Это в своем роде посвящение, открывающее действительно самые важные истины о жизни, и, как всякая инициация, оно должно сопрягаться с неподдельной опасностью, а не с «шаблончиком… общественных заслуг». Не будет ни шаблончика, ни трибунных восторгов — совершенно ясно, что будет другое, то, о чем Сириным сказано в пронзительных стихах, вошедших в книгу «Возвращение Чорба»: «Россия, звезды, ночь расстрела и весь в черемухе овраг».
* * *
Вспоминая свои берлинские годы, Набоков писал в «Других берегах», что видит себя и тысячи эмигрантов «ведущими несколько странную, но не лишенную приятности жизнь в вещественной нищете и духовной неге, среди не играющих ровно никакой роли призрачных иностранцев, в чьих городах нам, изгнанникам, доводилось физически существовать». Население русского островка в Берлине редело год от года, убывала и нега: изгнание не обязательно помеха для чувства полноценности духовной жизни, но вряд ли и стимул.
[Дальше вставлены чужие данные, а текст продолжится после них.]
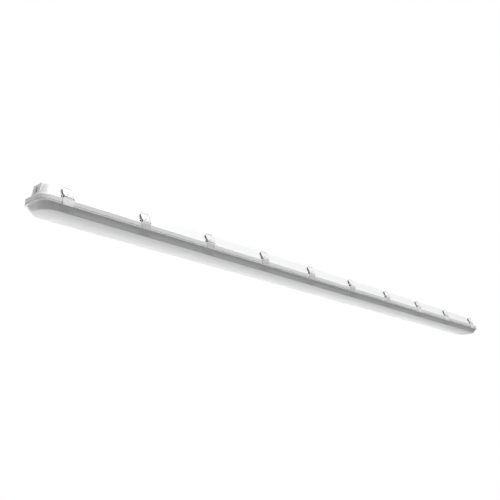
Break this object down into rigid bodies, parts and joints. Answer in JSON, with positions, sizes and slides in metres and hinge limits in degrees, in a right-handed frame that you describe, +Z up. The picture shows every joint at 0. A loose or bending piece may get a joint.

Набоков в автобиографии много раз подчеркивает, что ничуть не страдал из-за того, что на протяжении пятнадцати лет, проведенных в Берлине, круг культурного общения только суживался. Едва ли эти уверения надо понимать буквально. Когда миновало без малого четверть века, несложно было не только утверждать, но и вполне искренне думать, будто это возможно: пользоваться «их постройками, изобретениями, огородами, виноградниками, местами увеселения и т. д.», но к самим «туземцам», говорящим по-немецки, относиться так, точно они вправду «прозрачные, плоские фигуры из целлофана», с которыми не вступают в отношения, напоминающие человеческие. Но апартеид, о котором Набоков пишет с оттенком не совсем понятной горделивости, был бы самым неподходящим положением для писателя, берущегося изображать быт, нравы, привычки, психологию этих «туземцев». А поскольку у Набокова таких книг несколько, остается заключить, что на самом деле апартеида не было. Или, в любом случае, он соблюдался не так уж неукоснительно.